> **EXERCISE AIM**: Answer with nothing but the number of lines that include the word "rigid".

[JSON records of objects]
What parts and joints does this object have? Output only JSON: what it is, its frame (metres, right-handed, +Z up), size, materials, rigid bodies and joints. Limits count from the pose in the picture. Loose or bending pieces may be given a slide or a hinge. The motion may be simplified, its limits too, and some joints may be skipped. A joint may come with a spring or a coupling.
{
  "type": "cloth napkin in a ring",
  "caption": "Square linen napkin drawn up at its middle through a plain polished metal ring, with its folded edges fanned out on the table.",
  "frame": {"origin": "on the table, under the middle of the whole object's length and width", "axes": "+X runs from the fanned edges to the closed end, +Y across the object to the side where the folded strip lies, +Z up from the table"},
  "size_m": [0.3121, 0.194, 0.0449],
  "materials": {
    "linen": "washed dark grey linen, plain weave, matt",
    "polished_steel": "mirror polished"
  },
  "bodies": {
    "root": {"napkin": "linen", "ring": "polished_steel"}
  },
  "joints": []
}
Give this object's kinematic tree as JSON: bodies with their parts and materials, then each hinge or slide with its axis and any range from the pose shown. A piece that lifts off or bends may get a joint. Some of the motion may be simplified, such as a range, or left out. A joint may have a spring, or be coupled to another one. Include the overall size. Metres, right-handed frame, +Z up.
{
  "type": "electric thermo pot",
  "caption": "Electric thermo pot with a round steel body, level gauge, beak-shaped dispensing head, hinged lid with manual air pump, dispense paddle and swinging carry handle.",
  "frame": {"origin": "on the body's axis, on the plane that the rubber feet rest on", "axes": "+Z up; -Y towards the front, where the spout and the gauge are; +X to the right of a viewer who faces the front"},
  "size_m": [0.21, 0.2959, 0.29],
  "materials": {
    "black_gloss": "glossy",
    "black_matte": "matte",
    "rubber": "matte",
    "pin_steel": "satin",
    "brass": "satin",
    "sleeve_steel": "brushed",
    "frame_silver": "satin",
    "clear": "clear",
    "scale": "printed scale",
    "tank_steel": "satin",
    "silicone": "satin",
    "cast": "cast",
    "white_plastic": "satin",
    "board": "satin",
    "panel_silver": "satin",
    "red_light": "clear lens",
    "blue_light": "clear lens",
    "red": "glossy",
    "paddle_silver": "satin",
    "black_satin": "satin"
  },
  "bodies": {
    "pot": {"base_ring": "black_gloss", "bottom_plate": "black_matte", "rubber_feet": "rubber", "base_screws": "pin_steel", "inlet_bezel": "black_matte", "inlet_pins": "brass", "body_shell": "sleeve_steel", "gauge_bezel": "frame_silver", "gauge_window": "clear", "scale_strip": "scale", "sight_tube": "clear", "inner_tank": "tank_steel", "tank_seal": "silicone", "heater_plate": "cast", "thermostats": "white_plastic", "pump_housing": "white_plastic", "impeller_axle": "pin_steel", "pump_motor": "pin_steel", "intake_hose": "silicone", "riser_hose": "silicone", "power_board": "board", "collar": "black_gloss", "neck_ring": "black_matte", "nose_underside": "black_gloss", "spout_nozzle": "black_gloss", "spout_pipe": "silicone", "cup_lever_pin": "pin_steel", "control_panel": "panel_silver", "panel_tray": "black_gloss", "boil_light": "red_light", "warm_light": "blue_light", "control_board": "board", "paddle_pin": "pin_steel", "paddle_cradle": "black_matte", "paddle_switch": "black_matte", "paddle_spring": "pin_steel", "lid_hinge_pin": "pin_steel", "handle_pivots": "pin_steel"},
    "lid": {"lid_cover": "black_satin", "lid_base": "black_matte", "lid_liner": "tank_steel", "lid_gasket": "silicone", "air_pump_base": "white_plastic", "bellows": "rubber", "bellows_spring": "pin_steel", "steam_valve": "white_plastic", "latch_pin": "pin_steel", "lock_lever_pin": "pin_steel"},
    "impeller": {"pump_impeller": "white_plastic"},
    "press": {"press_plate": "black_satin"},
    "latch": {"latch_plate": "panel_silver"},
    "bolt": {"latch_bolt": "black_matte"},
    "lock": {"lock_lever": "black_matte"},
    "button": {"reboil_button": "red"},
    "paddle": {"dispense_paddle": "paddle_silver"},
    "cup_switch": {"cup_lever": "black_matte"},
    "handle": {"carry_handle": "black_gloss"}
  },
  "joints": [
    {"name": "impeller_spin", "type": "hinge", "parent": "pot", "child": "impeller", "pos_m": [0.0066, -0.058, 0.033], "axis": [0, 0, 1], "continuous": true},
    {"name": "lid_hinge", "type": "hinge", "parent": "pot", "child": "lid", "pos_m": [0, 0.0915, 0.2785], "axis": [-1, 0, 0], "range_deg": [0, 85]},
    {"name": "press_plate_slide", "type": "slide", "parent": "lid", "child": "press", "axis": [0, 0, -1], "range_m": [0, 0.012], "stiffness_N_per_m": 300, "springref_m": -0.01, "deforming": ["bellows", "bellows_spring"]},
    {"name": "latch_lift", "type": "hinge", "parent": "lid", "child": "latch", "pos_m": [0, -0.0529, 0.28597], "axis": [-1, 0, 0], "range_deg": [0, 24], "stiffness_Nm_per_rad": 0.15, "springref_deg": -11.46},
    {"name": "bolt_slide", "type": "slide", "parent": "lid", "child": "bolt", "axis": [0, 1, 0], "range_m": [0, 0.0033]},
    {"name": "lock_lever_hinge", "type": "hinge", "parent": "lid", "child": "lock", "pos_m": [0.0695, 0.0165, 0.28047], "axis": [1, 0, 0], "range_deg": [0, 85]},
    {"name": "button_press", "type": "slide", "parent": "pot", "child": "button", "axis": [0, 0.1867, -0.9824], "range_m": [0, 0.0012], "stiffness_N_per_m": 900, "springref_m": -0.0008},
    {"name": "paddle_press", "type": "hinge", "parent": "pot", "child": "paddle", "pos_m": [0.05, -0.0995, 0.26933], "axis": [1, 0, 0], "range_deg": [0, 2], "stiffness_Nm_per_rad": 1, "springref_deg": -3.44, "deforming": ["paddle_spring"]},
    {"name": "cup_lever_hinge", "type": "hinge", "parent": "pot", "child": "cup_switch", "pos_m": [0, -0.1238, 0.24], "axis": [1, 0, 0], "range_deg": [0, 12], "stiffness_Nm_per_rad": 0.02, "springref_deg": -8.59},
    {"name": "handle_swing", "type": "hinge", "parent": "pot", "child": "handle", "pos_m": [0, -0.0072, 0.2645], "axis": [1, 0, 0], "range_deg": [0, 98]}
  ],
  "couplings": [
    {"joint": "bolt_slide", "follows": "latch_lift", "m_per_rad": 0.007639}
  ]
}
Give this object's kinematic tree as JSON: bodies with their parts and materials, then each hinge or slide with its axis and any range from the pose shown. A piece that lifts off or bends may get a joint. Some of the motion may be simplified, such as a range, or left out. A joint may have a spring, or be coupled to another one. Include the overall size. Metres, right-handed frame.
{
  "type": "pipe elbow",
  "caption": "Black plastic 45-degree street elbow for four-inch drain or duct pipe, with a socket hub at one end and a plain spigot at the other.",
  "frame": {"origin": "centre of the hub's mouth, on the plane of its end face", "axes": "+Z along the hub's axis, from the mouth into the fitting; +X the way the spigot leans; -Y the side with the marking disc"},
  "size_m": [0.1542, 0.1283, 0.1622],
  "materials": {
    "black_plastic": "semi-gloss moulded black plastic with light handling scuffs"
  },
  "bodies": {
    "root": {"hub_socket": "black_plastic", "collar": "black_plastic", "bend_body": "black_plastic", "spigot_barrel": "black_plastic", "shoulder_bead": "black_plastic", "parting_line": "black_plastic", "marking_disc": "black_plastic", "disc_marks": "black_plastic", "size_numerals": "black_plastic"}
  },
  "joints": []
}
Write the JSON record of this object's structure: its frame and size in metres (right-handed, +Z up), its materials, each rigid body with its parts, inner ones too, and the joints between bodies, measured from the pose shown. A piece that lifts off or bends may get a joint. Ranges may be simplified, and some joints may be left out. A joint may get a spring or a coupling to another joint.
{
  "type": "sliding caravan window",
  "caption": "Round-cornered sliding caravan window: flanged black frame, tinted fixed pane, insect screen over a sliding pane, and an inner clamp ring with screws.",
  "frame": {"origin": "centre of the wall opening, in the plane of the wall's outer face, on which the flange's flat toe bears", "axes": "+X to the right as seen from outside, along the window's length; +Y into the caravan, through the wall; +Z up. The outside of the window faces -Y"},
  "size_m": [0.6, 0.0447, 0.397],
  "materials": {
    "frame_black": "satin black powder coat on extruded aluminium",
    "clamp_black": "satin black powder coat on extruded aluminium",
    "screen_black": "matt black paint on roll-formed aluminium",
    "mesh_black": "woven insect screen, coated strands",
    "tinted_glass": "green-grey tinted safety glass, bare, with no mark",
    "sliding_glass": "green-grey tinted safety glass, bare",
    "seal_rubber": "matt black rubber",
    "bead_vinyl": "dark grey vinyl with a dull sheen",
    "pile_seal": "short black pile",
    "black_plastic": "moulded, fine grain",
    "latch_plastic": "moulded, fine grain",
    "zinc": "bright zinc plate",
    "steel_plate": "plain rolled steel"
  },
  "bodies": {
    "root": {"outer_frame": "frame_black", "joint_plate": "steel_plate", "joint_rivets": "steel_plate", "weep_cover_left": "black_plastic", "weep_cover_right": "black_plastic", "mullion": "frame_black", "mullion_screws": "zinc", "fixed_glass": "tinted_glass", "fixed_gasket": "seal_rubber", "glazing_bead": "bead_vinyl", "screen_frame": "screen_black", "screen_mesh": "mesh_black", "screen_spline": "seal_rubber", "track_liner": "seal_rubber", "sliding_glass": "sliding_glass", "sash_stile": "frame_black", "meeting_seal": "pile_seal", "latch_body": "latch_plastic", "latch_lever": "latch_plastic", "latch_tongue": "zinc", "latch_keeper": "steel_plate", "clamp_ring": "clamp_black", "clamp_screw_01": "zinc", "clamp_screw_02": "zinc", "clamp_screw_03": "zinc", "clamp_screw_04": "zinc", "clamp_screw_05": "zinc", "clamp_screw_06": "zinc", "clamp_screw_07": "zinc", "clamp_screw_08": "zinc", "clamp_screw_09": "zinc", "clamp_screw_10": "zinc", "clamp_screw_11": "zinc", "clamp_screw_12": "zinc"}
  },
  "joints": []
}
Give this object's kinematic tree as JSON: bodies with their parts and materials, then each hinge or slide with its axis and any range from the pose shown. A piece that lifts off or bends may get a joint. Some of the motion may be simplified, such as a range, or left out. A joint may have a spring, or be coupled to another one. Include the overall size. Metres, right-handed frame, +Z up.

> **SOLUTION BELOW**: 2